What is to be transcribed is the run of lines opening with the one that has "Recreate this object" and closing with the one that has "GAP = 0.3 * MM", and only that run, exactly.

────────

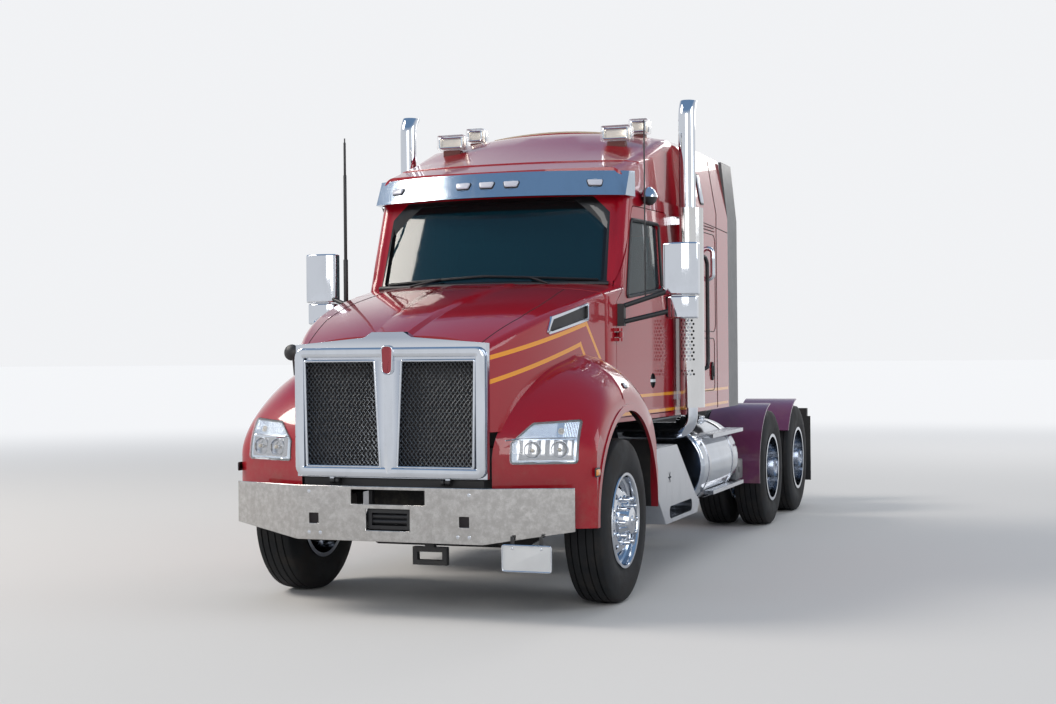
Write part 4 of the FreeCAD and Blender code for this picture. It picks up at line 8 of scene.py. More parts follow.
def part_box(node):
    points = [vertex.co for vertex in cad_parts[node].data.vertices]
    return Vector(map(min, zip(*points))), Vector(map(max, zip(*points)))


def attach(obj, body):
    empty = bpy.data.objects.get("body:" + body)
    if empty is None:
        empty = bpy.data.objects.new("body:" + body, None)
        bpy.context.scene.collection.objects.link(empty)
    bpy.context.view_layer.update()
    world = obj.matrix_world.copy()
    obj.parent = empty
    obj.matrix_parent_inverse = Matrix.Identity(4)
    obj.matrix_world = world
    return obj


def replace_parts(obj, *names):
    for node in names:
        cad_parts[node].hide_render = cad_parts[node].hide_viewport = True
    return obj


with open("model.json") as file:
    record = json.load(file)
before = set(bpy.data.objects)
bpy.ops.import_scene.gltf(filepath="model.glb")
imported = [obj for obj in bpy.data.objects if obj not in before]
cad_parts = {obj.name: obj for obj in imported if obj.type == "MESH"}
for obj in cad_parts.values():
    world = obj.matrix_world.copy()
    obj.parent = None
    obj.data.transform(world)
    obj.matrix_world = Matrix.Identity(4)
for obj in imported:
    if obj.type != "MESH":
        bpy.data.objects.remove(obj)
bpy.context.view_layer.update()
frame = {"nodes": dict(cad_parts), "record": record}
nodes = frame["nodes"]
bodies = frame["record"]["behaviour"]["bodies"]
bodyOf = {node: body for body, members in bodies.items() for node in members}
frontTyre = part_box("tyre_front_left")
axleY = (frontTyre[0].y + frontTyre[1].y) / 2  # places along the truck are counted from the front axle
axleZ = 0.525  # height of every wheel's centre
sides = (("left", 1), ("right", -1))
print("frame loaded")


def at(x, y, z):
    return Vector((x, y + axleY, z))


# Selection, edit mode and modifiers, as by hand
def clearSelection():
    if bpy.context.object and bpy.context.object.mode != "OBJECT":
        bpy.ops.object.mode_set(mode="OBJECT")
    bpy.ops.object.select_all(action="DESELECT")


def pickUp(*things):
    clearSelection()
    for thing in things:
        thing.select_set(True)
    bpy.context.view_layer.objects.active = things[0]


def settle(thing):
    pickUp(thing)
    bpy.ops.object.transform_apply(location=True, rotation=True, scale=True)


def useModifier(thing, kind, **settings):
    pickUp(thing)
    mod = thing.modifiers.new(kind.title(), kind)
    for key, value in settings.items():
        setattr(mod, key, value)
    bpy.ops.object.modifier_apply(modifier=mod.name)


def rounded(thing, width, segments=2, angle=35):
    useModifier(thing, "BEVEL", width=width, segments=segments, limit_method="ANGLE",
                angle_limit=math.radians(angle), harden_normals=False)
    return thing


def traced(points, closed=False):
    # A chain of points drawn by extruding one point, made a face when closed
    clearSelection()
    bpy.ops.mesh.primitive_plane_add(size=1, location=(0, 0, 0))
    thing = bpy.context.object
    bpy.ops.object.mode_set(mode="EDIT")
    bpy.ops.mesh.select_mode(type="VERT")
    bpy.ops.mesh.select_all(action="SELECT")
    bpy.ops.mesh.merge(type="CENTER")
    bpy.ops.transform.translate(value=points[0])
    here = points[0]
    for point in points[1:]:
        bpy.ops.mesh.extrude_region_move(TRANSFORM_OT_translate={"value": point - here})
        here = point
    if closed:
        bpy.ops.mesh.select_all(action="SELECT")
        bpy.ops.mesh.edge_face_add()
    bpy.ops.object.mode_set(mode="OBJECT")
    return thing


def turnedOut(thing):
    pickUp(thing)
    bpy.ops.object.mode_set(mode="EDIT")
    bpy.ops.mesh.select_all(action="SELECT")
    bpy.ops.mesh.remove_doubles(threshold=0.00002)
    bpy.ops.mesh.normals_make_consistent(inside=False)
    bpy.ops.object.mode_set(mode="OBJECT")
    return thing


def spun(profile, centre, axis=(1, 0, 0), steps=96):
    # Turns a chain of points about an axis through centre
    thing = traced(profile)
    bpy.ops.object.mode_set(mode="EDIT")
    bpy.ops.mesh.select_all(action="SELECT")
    bpy.ops.mesh.spin(steps=steps, angle=math.tau, center=centre, axis=axis, use_auto_merge=True)
    bpy.ops.object.mode_set(mode="OBJECT")
    return turnedOut(thing)


def turned(outline, steps=32, lift=0.0):
    # A round piece about Z, from radius and height
    return spun([Vector((r, 0, up + lift)) for r, up in outline], (0, 0, 0), (0, 0, 1), steps)


def slab(outline, push):
    # A closed outline pushed out into a solid
    thing = traced(outline, closed=True)
    bpy.ops.object.mode_set(mode="EDIT")
    bpy.ops.mesh.select_all(action="SELECT")
    bpy.ops.mesh.extrude_region_move(TRANSFORM_OT_translate={"value": push})
    bpy.ops.object.mode_set(mode="OBJECT")
    return turnedOut(thing)


def block(low, high, edge=0.003):
    clearSelection()
    low, high = Vector(low), Vector(high)
    bpy.ops.mesh.primitive_cube_add(size=1, location=(low + high) / 2)
    thing = bpy.context.object
    thing.scale = high - low
    settle(thing)
    return rounded(thing, edge) if edge else thing


def drum(a, b, radius, vertices=32, edge=0.0):
    # A round piece from a to b
    clearSelection()
    a, b = Vector(a), Vector(b)
    bpy.ops.mesh.primitive_cylinder_add(vertices=vertices, radius=radius, depth=(b - a).length,
                                        location=(a + b) / 2)
    thing = bpy.context.object
    thing.rotation_mode = "QUATERNION"
    thing.rotation_quaternion = (b - a).to_track_quat("Z", "Y")
    settle(thing)
    return rounded(thing, edge) if edge else thing


def joined(things):
    pickUp(*things)
    if len(things) > 1:
        bpy.ops.object.join()
    return bpy.context.object


def copied(thing, move=(0, 0, 0)):
    twin = thing.copy()
    twin.data = thing.data.copy()
    bpy.context.scene.collection.objects.link(twin)
    twin.data.transform(Matrix.Translation(Vector(move)))
    return twin


def mirroredTwin(thing):
    # The other side's piece, with its faces turned the right way again
    twin = copied(thing)
    twin.data.transform(Matrix.Scale(-1, 4, (1, 0, 0)))
    twin.data.flip_normals()
    return twin


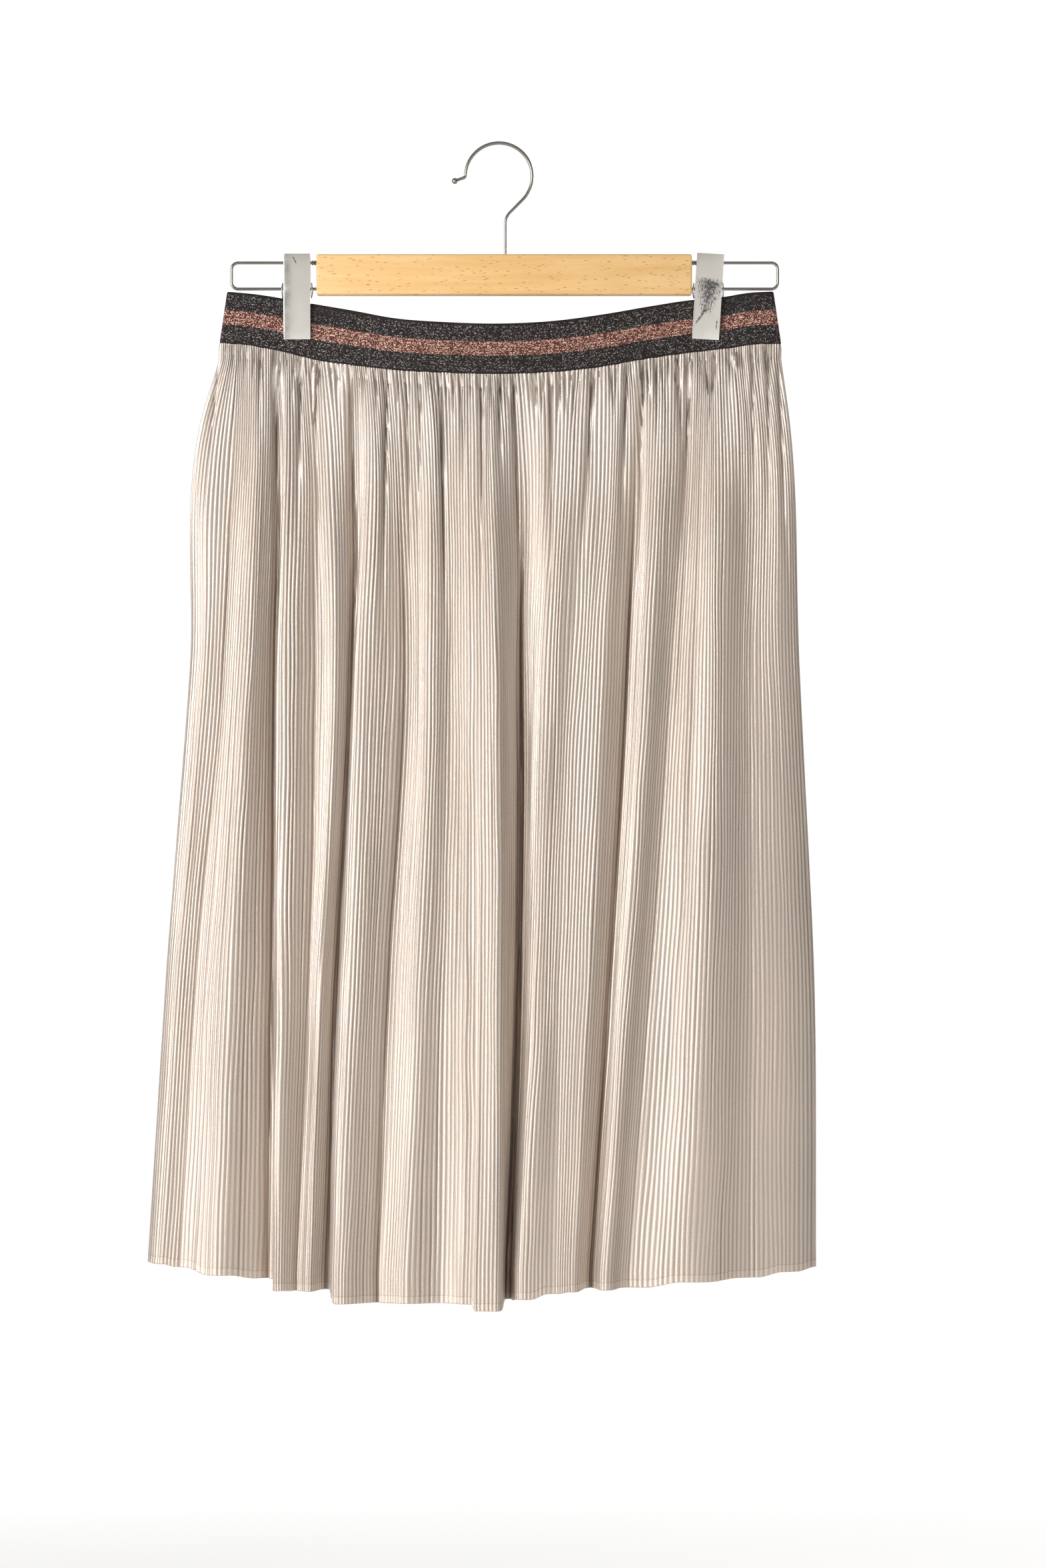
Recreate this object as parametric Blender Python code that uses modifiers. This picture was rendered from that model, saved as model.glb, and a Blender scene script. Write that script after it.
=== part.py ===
"""A gathered plisse midi skirt, clipped to a wooden bar hanger.

The front is seen looking along +Y, with +X to the right and +Z up. The origin is the inside of
the hook's top, where the hanger bears on a rail. Lengths are in metres, and the tables give
millimetres.
"""

import math

import bmesh
import bpy
import numpy as np

MM = 0.001
GAP = 0.3 * MM

# Hook: a ball tip, a small elbow, the open bend, a slanted neck and a stem seated in the bar
HOOK_RADIUS = 24.0 * MM
HOOK_WIRE = 1.25 * MM
STEM_WIRE = 1.0 * MM
TIP_WIRE = 1.1 * MM
HOOK_BALL = 2.2 * MM
TIP_LENGTH = 4.6 * MM
TIP_SLOPE = 20
ELBOW_RADIUS = 2.0 * MM
NECK_RADIUS = 12.0 * MM
NECK_FOOT = -57.0 * MM
STEM_X = 5.0 * MM
STEM_SEAT = 20.0 * MM

# Bar
BAR_LEFT = -130.9 * MM
BAR_RIGHT = 139.2 * MM
BAR_TOP = -79.4 * MM
BAR_BOTTOM = -108.5 * MM
BAR_THICKNESS = 13.0 * MM
BAR_EDGE = 1.5 * MM

# Wire loops at the bar's ends
RAIL_WIRE = 1.1 * MM
RAIL_TOP = -85.1 * MM
RAIL_BOTTOM = -103.9 * MM
RAIL_ENDS = {"left": -192.1 * MM, "right": 201.2 * MM}
RAIL_CORNER = 4.6 * MM
RAIL_SEAT = 12.0 * MM

# Clips: two pressed plates with ears on the lower rail, their jaws closed on the waistband.
# Heights are from the rail, and reaches are from the clips' middle plane to a plate's face.
CLIP_WIDTH = 19.4 * MM
CLIP_TOP = 24.6 * MM
CLIP_BOTTOM = -36.6 * MM
CLIP_SHEET = 0.9 * MM
CLIP_TOP_REACH = 8.0 * MM
CLIP_JAW_REACH = 3.1 * MM
CLIP_FLANGE = 2.4 * MM
EAR_RADIUS = 4.0 * MM
EAR_HOLE = 2.0 * MM
SPRING_RADIUS = 3.1 * MM
SPRING_LENGTH = 13.0 * MM
CLIP_PLACES = {"left": -144.9 * MM, "right": 151.1 * MM}
CLIP_LEANS = {"left": 0.0, "right": math.radians(3.4)}

# Cloth
BAND_WALL = 1.5 * MM
CLOTH_WALL = 1.2 * MM
END_ROUND = 2.4 * MM
BAND_FLARE = 5.5 * MM
BAND_ROWS = 3
BAND_COLUMNS = 46
PLEATS = 100
GATHER_HEIGHT = 1.3 * MM
GATHER_FALL = 0.15
PLEAT_HEIGHT = 0.8 * MM
SIDE_ROUNDNESS = 2.6
ROWS = (0.0, 0.035, 0.09, 0.18, 0.32, 0.49, 0.66, 0.83, 1.0)
FOLD_SAMPLES = 48

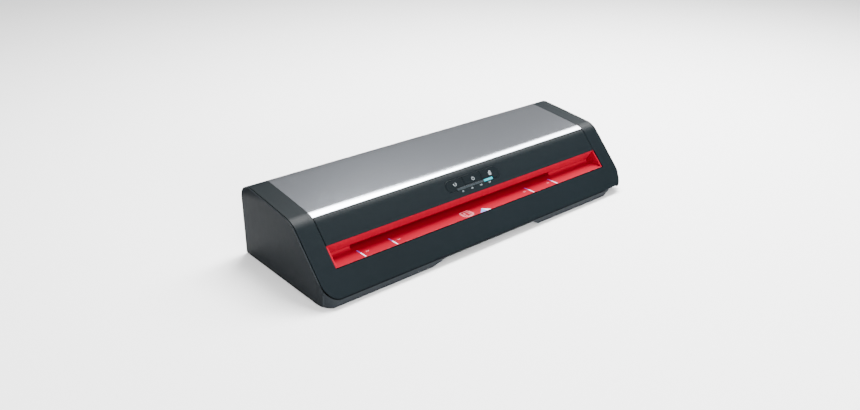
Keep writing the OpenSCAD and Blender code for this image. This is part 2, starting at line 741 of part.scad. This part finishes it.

────────

- Full output
Recreate this object as parametric Blender Python code that uses modifiers. This picture was rendered from that model, saved as model.glb, and a Blender scene script. Write that script after it.
=== part.py ===
"""A gathered plisse midi skirt, clipped to a wooden bar hanger.

The front is seen looking along +Y, with +X to the right and +Z up. The origin is the inside of
the hook's top, where the hanger bears on a rail. Lengths are in metres, and the tables give
millimetres.
"""

import math

import bmesh
import bpy
import numpy as np

MM = 0.001
GAP = 0.3 * MM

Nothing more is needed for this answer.